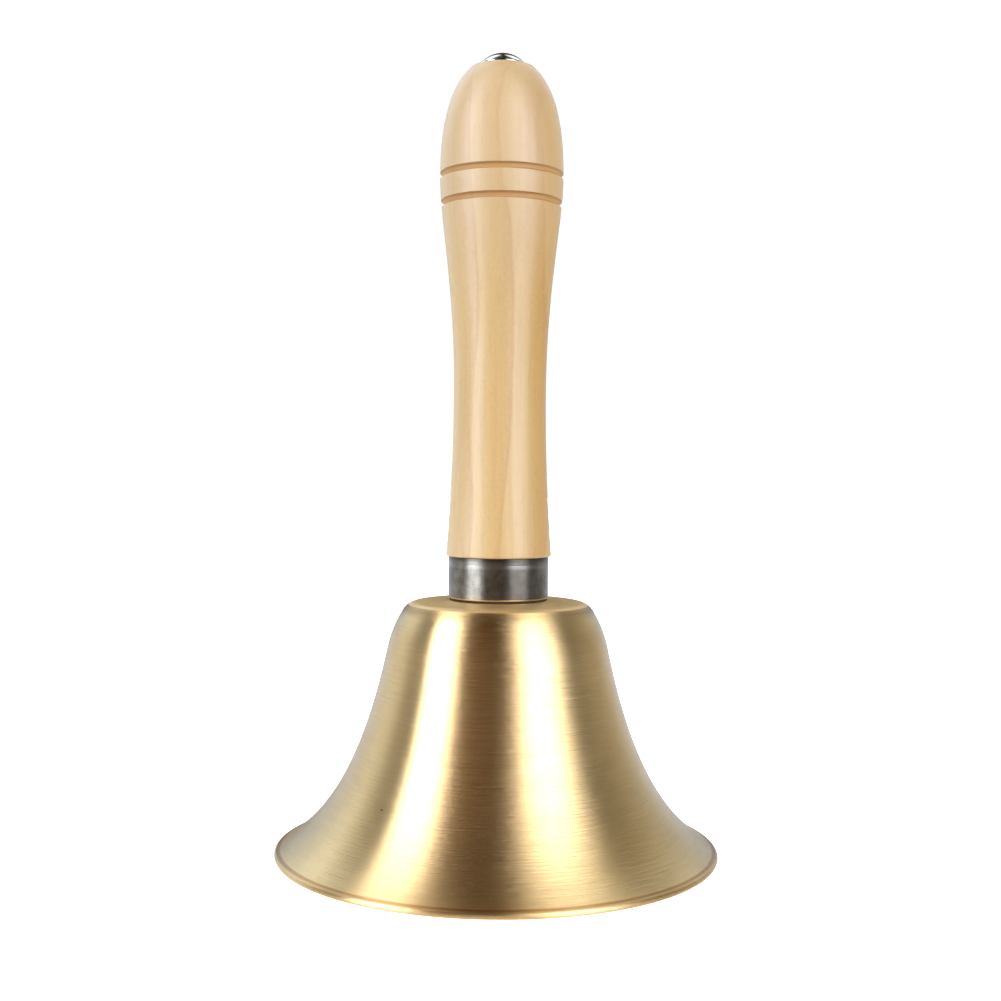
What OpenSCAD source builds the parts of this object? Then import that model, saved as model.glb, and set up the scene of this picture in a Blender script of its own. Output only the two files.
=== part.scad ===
// Handbell: a spun brass bell on a turned wooden handle, with a free-swinging clapper inside.
// Frame: origin at the centre of the mouth plane, +Z up the axis to the domed bolt head.
// All sizes in millimetres.

/* [Bell] */
// Outer diameter of the mouth, over the rolled bead
mouth_d = 80; // [78:0.5:82]
// Height of the flat seat on the crown above the mouth plane
crown_z = 45.75; // [45:0.05:47]
// Wall thickness of the spun sheet
wall_t = 1.2; // [1:0.1:1.4]
// Radius of the rounded shoulder between crown and wall
shoulder_round = 3; // [2.5:0.5:4]
// Radius of the slow curve that eases the shoulder into the wall
ease_r = 21.2; // [18:0.1:24]
// Lean of the wall from vertical where that curve ends, in degrees
waist_lean = 12.1; // [11:0.1:14]
// Lean of the wall from vertical where it reaches the bead, in degrees
lip_lean = 61.4; // [58:0.1:64]
// Radius of the rolled bead round the mouth
bead_r = 0.6; // [0.55:0.05:0.7]

/* [Ferrule and seat] */
// Outer diameter of the steel ferrule
ferrule_d = 18.1; // [17.6:0.1:18.4]
// Wall thickness of the ferrule
ferrule_t = 1.2; // [1:0.1:1.5]
// Thickness of the ferrule's floor
ferrule_floor = 1.5; // [1:0.1:2]
// Thickness of the leather washer under the ferrule
seat_t = 0.3; // [0.2:0.05:0.5]

/* [Handle] */
// Height of the wood's lower shoulder, which is also the top of the ferrule
wood_z = 53.7; // [53:0.1:54.5]
// Diameter of the wood just above the ferrule
foot_d = 19.06; // [18.8:0.02:19.4]
// Diameter of the waist
waist_d = 16.66; // [16:0.02:17]
// Height of the waist
waist_z = 83; // [80:0.5:85]
// Diameter of the pommel
pommel_d = 22.3; // [21:0.1:23]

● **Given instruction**
Write out the listing's lines exactly, from its first line through the line that contains "sizes in millimetres.", and stop there.

● **Result**
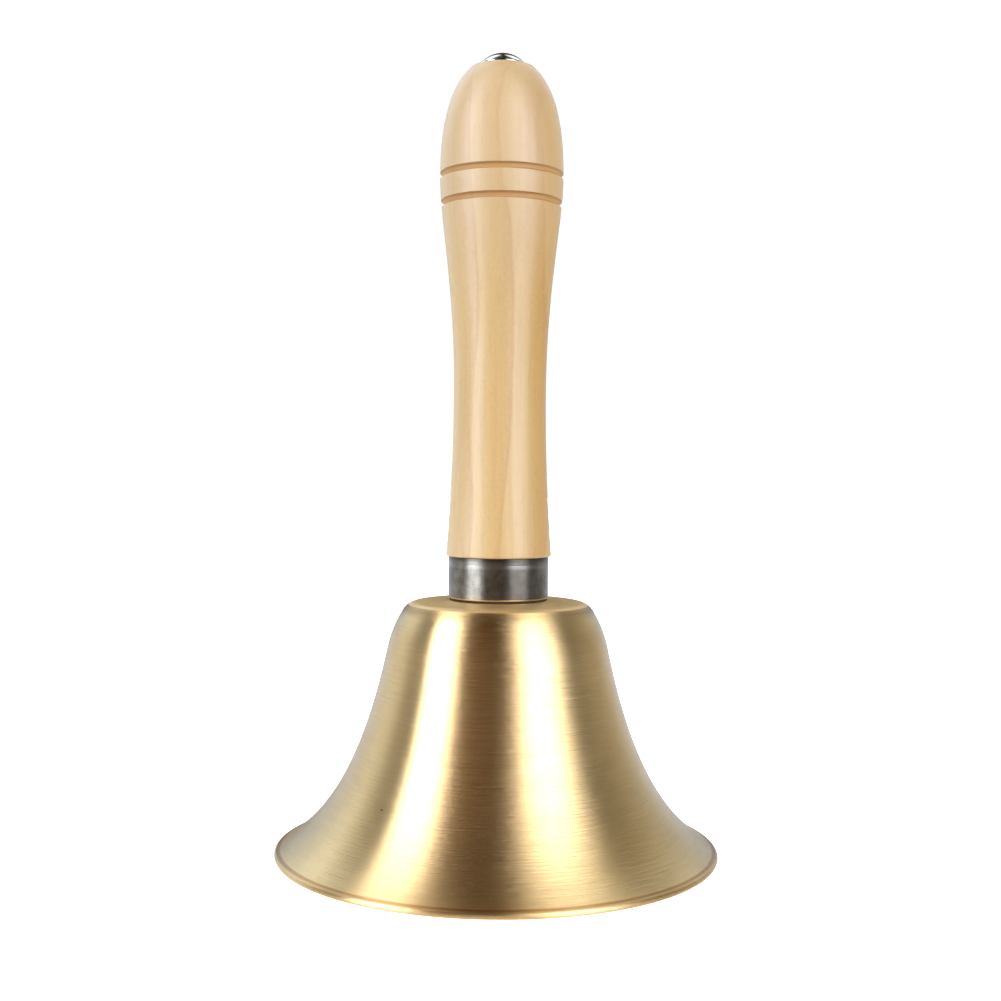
What OpenSCAD source builds the parts of this object? Then import that model, saved as model.glb, and set up the scene of this picture in a Blender script of its own. Output only the two files.
=== part.scad ===
// Handbell: a spun brass bell on a turned wooden handle, with a free-swinging clapper inside.
// Frame: origin at the centre of the mouth plane, +Z up the axis to the domed bolt head.
// All sizes in millimetres.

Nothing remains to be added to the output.